L-R: Brenda Crawley, Edythe Jason (behind), Kristin Dodson (front, center), Claudia Nell McCoy. Playwright Judi Ann Mason (1955-2009) was one of the first African-American women sit-com writers for TV (“Good Times”, “Sanford”, “Beverly Hills 90210” and more.) She wrote her first play, a comedy, “Livin’ Fat” at age 19 while still in college; in 1976 it was produced Off-Broadway by the Negro Ensemble Company. She wrote 37 plays. Her life was cut short at age 54 by a ruptured aorta. Her play “Daughters of the Mock,” first produced by NEC, Inc. at St. Marks Playhouse in 1978, takes us back to her roots in Louisiana’s cotton and sugarcane country, a place that is inhabited by different ghosts—those of slavery and its dehumanizing effects on generations of black women and men. Slavery’s tragic effects on black male-female relationships resulted in dysfunctional families held together tenuously by generations of strong women, often without men. In the play, three generations of women are controlled by Maumau, the grandmother who bears the curse of “the mock” and knows how to control and inflict it upon her daughter and granddaughters. Maumau’s power of “the mock” rests in her knowledge and manipulation of vodou. The playwright used the folkloric element of vodou as a theatrical device by which to uncover a deeper sense of fateful entanglements. She crafted a play that approximates the dimensions of a Greek tragedy but also infused it with 1970s black feminist sensibilities. Her language oscillates between poetic ritual and realistic discourse. It demands from the actors the ability to switch from the quotidian to surreal moments of otherworldly possession. Medea’s rage percolates somewhere deep in Maumau’s psyche and gives her uncanny power over her daughter and granddaughters.

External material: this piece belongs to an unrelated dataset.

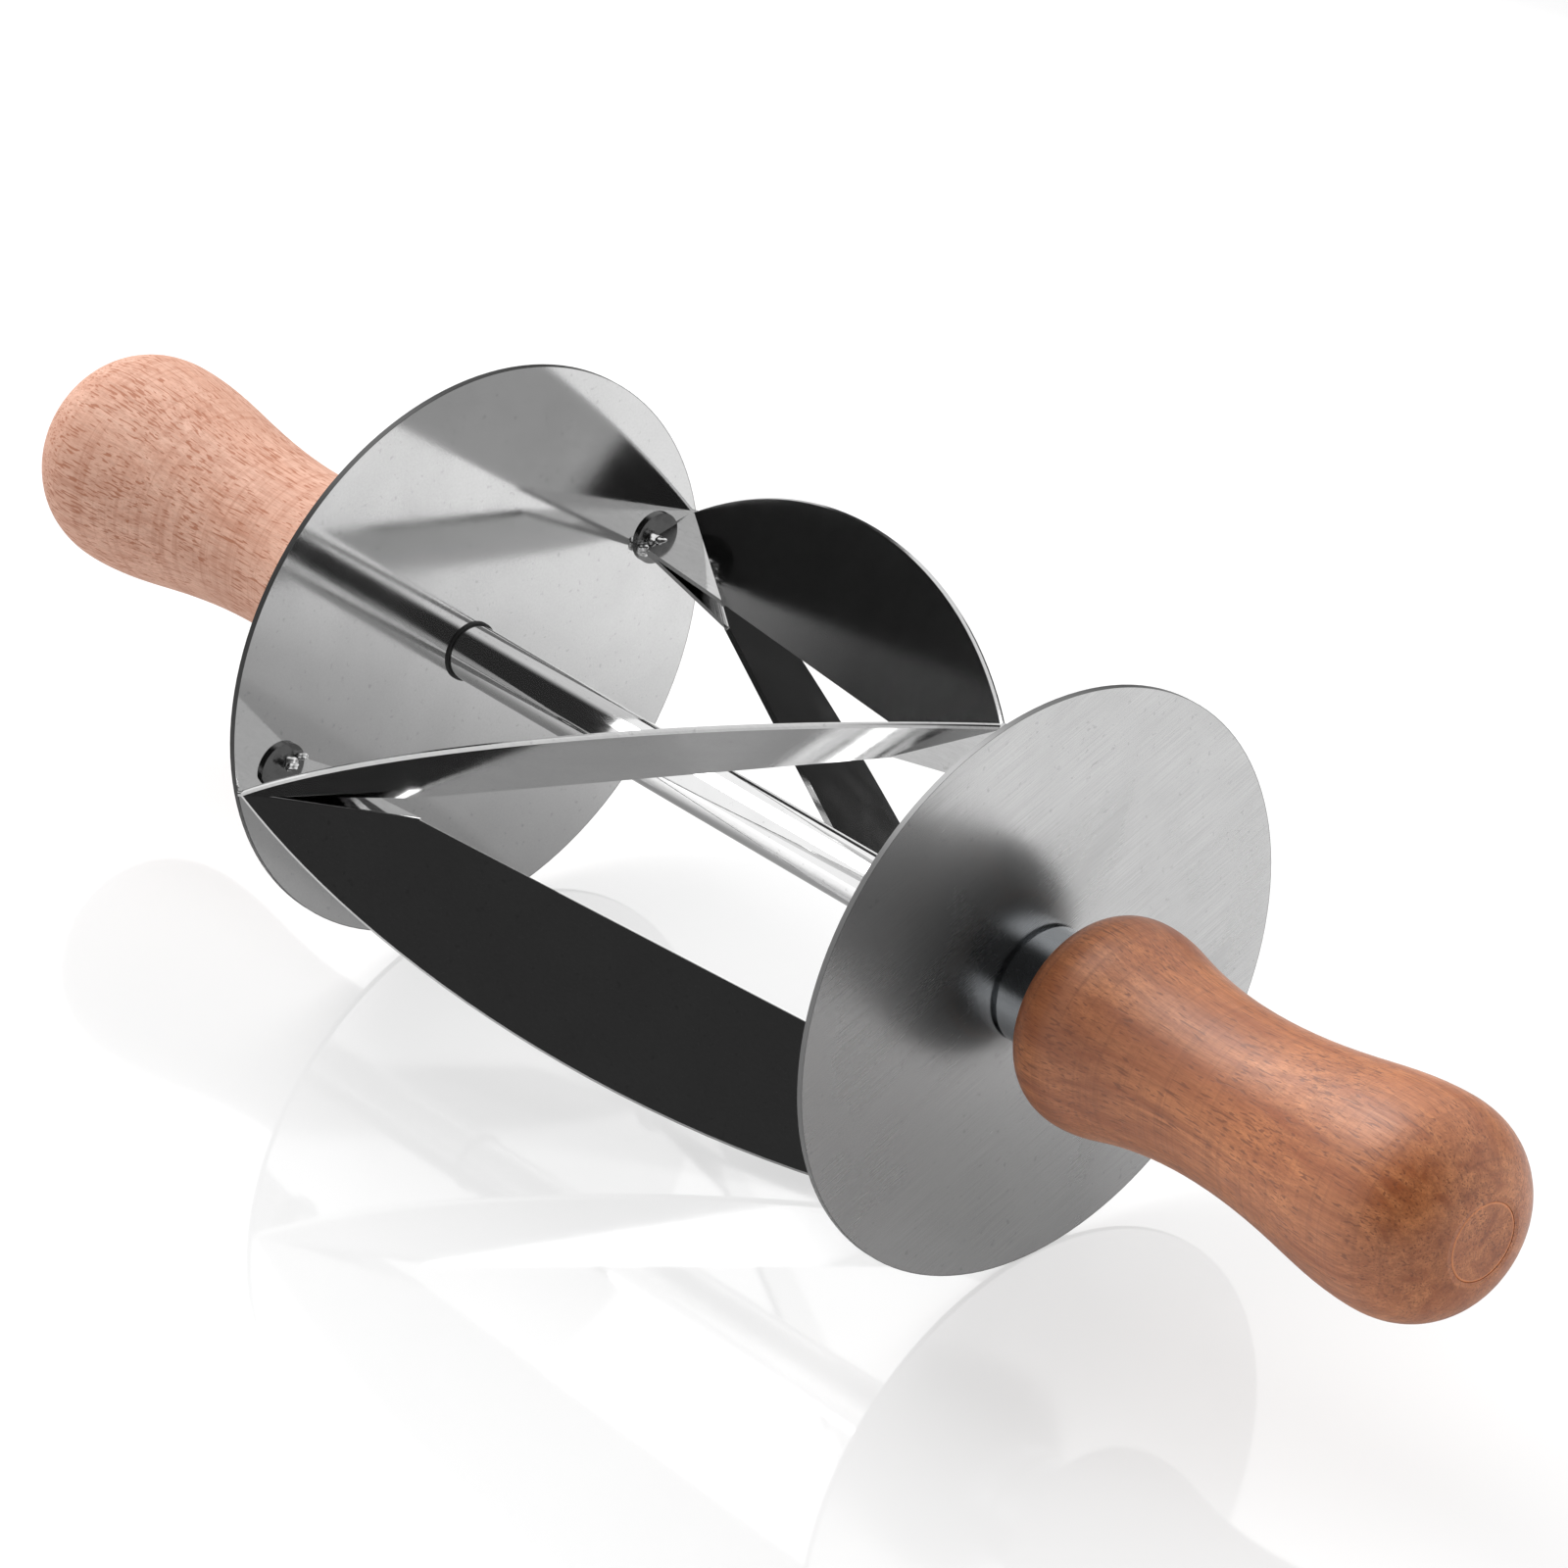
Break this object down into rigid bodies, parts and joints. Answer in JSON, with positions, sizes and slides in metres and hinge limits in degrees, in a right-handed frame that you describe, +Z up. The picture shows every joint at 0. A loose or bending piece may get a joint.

Brenda Crawley (L) as Oralia and Claudia Nell McCoy (R) as Maneda.Denise Yvonne Dowse directed a well-paced production in which the actors could fully explore the emotional range of their characters. Maumau, played by Edythe Jason with a strange fierce elegance, unleashes the vodou energy upon her daughter and granddaughters with an incredible intensity but also manages to affect a deep connection to them—her firm intention to protect them from harm is based in her own tragedy. Her daughter, Maneda, appears to be quite content in her success as an independent woman who does not have to answer to a man anymore. Brenda Crawley plays her as an imposing figure but her vulnerability is close to the surface. The most challenging character to act is her daughter Maneda, who is the most hurt by “the mock.” Claudia Nell McCoy plays her ever-present emotional pain and her fear with empathic strength. The younger sister, Amanita, who tries to break free from this family of women by intending to marry, is played by Kristin Dodson with all the charming sass of a young black girl rebel until she is forced to succumb to the mock—and that is where I sensed the real tragedy of these women: the legacy of black women’s suffering becomes an inescapable deadly web that entangles generation after generation. And yet despite her harsh feminist perspective of the 1970s, Ms. Mason seems to question the validity of this relentless anti-male attitude as a way of life. She includes one other young woman, Oralia’s friend Gail, played by Lynne Michelle as a young cute gadfly, who puts all kinds of doubt into Oralia’s head about her family but who ultimately abandons her, presumably to pursue her life freely.
Amanita (Kristin Dodson) learns from her best friend Gail (Lynne Michelle) about rumors that her family carries a curse. Patrice Andrew Davidson designed a comfortable home with art on the walls, executed by Chris Cumberbatch—most notable is the portrait of a beautiful young laughing black woman on the center wall in the background, a stark contrast to the play enacted in front of it which is no laughing matter. The warm lighting by Melody A. Beal gives the feel of a Southern climate. Ali Turns dressed the women in modern simple clothes—at some point Amanita and Maneda are dressed almost identical to indicate their commonality. Maumau’s handsome exotic dresses waft about her and give her the slightly otherworldly quality as befits a vodou priestess. Sound design by Jacqui Anscombe includes subtle drumming effects to underscore the vodou ritual. The pre-show selections are suggestive of the period, place, and motifs in the play, e.g. Nina Simone’s “I put a spell on you…” and other heavy delta blues.
While vodou has often been misrepresented in popular culture, in part because of racist fears, the actual religion is an amalgam of West African, Catholic, and Caribbean strains. According to Saumya Arya Haas, a student of religion who hails from New Orleans, vodou has traditionally functioned as a way “to connect a community spiritually in order to affect personal transformation” and empower the individual in the visible world by evoking the power of the invisible. It seems to me that the playwright, Judi Ann Mason, used this idea to empower the community of black women at a time when much of the Black Power movement had been dominated by men. Forty years later it is worth reflecting on the trajectory of black women and their influence on African-American society and American culture at-large. Come down to the East Village and Theatre 80 at St. Marks!